→ **Data segment**

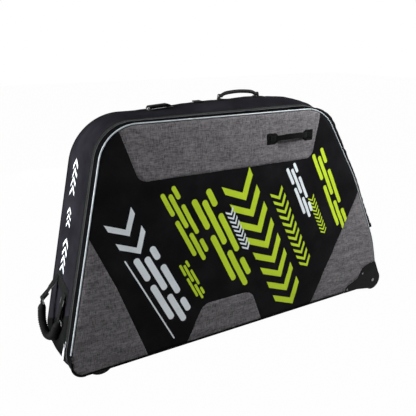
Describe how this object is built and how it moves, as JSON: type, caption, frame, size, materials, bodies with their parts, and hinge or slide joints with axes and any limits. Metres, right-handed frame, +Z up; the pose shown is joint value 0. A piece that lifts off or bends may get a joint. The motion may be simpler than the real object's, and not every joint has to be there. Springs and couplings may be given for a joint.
{
  "type": "bike travel bag",
  "caption": "Wheeled soft travel bag for a bicycle: humped padded case with a zipped fold-down side, carry handles, a pull handle on one end and moulded corner guards over wheels.",
  "frame": {"origin": "on the floor under the middle of the bounding box", "axes": "+X from the pull end to the end with the corner guards, -Y out of the fold-down side, +Z up"},
  "size_m": [1.4405, 0.2999, 0.8899],
  "materials": {
    "black_fabric": "matte woven",
    "grey_fabric": "matte heather weave",
    "padding": "matte",
    "reflective_piping": "satin reflective",
    "zipper_tape": "matte",
    "black_webbing": "ribbed weave",
    "board_plastic": "matte",
    "moulded_plastic": "grained",
    "grip_plastic": "matte ribbed",
    "tyre": "matte",
    "hub_plastic": "satin",
    "axle_steel": "brushed",
    "slider_metal": "polished",
    "fitting_metal": "satin plated",
    "clear_pane": "glossy"
  },
  "bodies": {
    "case": {"wall_pull_end": "black_fabric", "wall_top": "black_fabric", "wall_wheel_end": "black_fabric", "wall_pull_foot": "black_fabric", "wall_foot": "black_fabric", "base_board": "board_plastic", "base_pad": "padding", "back_panel": "black_fabric", "back_piping": "reflective_piping", "zipper_half_case": "zipper_tape", "wheel_pocket_back": "black_fabric", "tie_strap_1": "black_webbing", "tie_strap_2": "black_webbing", "tie_buckle_1": "moulded_plastic", "tie_buckle_2": "moulded_plastic", "corner_guard_front": "moulded_plastic", "corner_guard_back": "moulded_plastic", "wheel_housing_front": "moulded_plastic", "wheel_housing_back": "moulded_plastic", "axle_pull_front": "axle_steel", "axle_pull_back": "axle_steel", "axle_guard_front": "axle_steel", "axle_guard_back": "axle_steel", "handle_webbing": "black_webbing", "handle_bracket_pull": "moulded_plastic", "handle_bracket_wheel": "moulded_plastic", "tag_frame": "moulded_plastic", "tag_pane": "clear_pane", "pull_patch": "black_fabric"},
    "lid": {"front_panel": "black_fabric", "front_rim": "black_fabric", "front_piping": "reflective_piping", "zipper_half_lid": "zipper_tape", "yoke_cover": "grey_fabric", "pull_corner_cover": "grey_fabric", "wheel_corner_cover": "grey_fabric", "base_cover": "grey_fabric", "side_patch_pull": "black_webbing", "side_patch_wheel": "black_webbing", "side_strap": "black_webbing", "wheel_pocket_front": "black_fabric"},
    "wheel_pull_front": {"tyre_pull_front": "tyre", "hub_pull_front": "hub_plastic"},
    "wheel_pull_back": {"tyre_pull_back": "tyre", "hub_pull_back": "hub_plastic"},
    "wheel_guard_front": {"tyre_guard_front": "tyre", "hub_guard_front": "hub_plastic"},
    "wheel_guard_back": {"tyre_guard_back": "tyre", "hub_guard_back": "hub_plastic"},
    "handle_grip": {"top_grip": "grip_plastic"},
    "pull_handle": {"pull_strap_near": "black_webbing", "pull_strap_far": "black_webbing", "pull_glide_near": "fitting_metal", "pull_glide_far": "fitting_metal", "pull_ring_near": "fitting_metal", "pull_ring_far": "fitting_metal", "pull_grip": "grip_plastic"},
    "slider": {"zip_slider": "slider_metal"},
    "slider_pull": {"zip_pull": "slider_metal"}
  },
  "joints": [
    {"name": "lid_hinge", "type": "hinge", "parent": "case", "child": "lid", "pos_m": [0, -0.12625, 0.026], "axis": [1, 0, 0], "range_deg": [0, 90]},
    {"name": "wheel_spin_pull_front", "type": "hinge", "parent": "case", "child": "wheel_pull_front", "pos_m": [-0.57475, -0.0924, 0.05], "axis": [0, 1, 0], "continuous": true},
    {"name": "wheel_spin_pull_back", "type": "hinge", "parent": "case", "child": "wheel_pull_back", "pos_m": [-0.57475, 0.1149, 0.05], "axis": [0, 1, 0], "continuous": true},
    {"name": "wheel_spin_guard_front", "type": "hinge", "parent": "case", "child": "wheel_guard_front", "pos_m": [0.67025, -0.0924, 0.05], "axis": [0, 1, 0], "continuous": true},
    {"name": "wheel_spin_guard_back", "type": "hinge", "parent": "case", "child": "wheel_guard_back", "pos_m": [0.67025, 0.1149, 0.05], "axis": [0, 1, 0], "continuous": true},
    {"name": "zip_slide", "type": "slide", "parent": "case", "child": "slider", "axis": [0.2111, 0, 0.9775], "range_m": [0, 0.5]},
    {"name": "zip_pull_swing", "type": "hinge", "parent": "slider", "child": "slider_pull", "pos_m": [-0.68002, -0.07625, 0.13013], "axis": [0, 1, 0], "range_deg": [0, 160]},
    {"name": "top_handle_tip", "type": "hinge", "parent": "case", "child": "handle_grip", "pos_m": [0.04625, 0.03125, 0.87133], "axis": [1, 0, 0], "range_deg": [-60, 60]},
    {"name": "pull_handle_swing", "type": "hinge", "parent": "case", "child": "pull_handle", "pos_m": [-0.64847, 0.03125, 0.28427], "axis": [0, 1, 0], "range_deg": [0, 100]}
  ]
}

→ **What is asked**
Show, from the material above, each line that includes the string "bodies".

→ **Expected answer**
Describe how this object is built and how it moves, as JSON: type, caption, frame, size, materials, bodies with their parts, and hinge or slide joints with axes and any limits. Metres, right-handed frame, +Z up; the pose shown is joint value 0. A piece that lifts off or bends may get a joint. The motion may be simpler than the real object's, and not every joint has to be there. Springs and couplings may be given for a joint.
  "bodies": {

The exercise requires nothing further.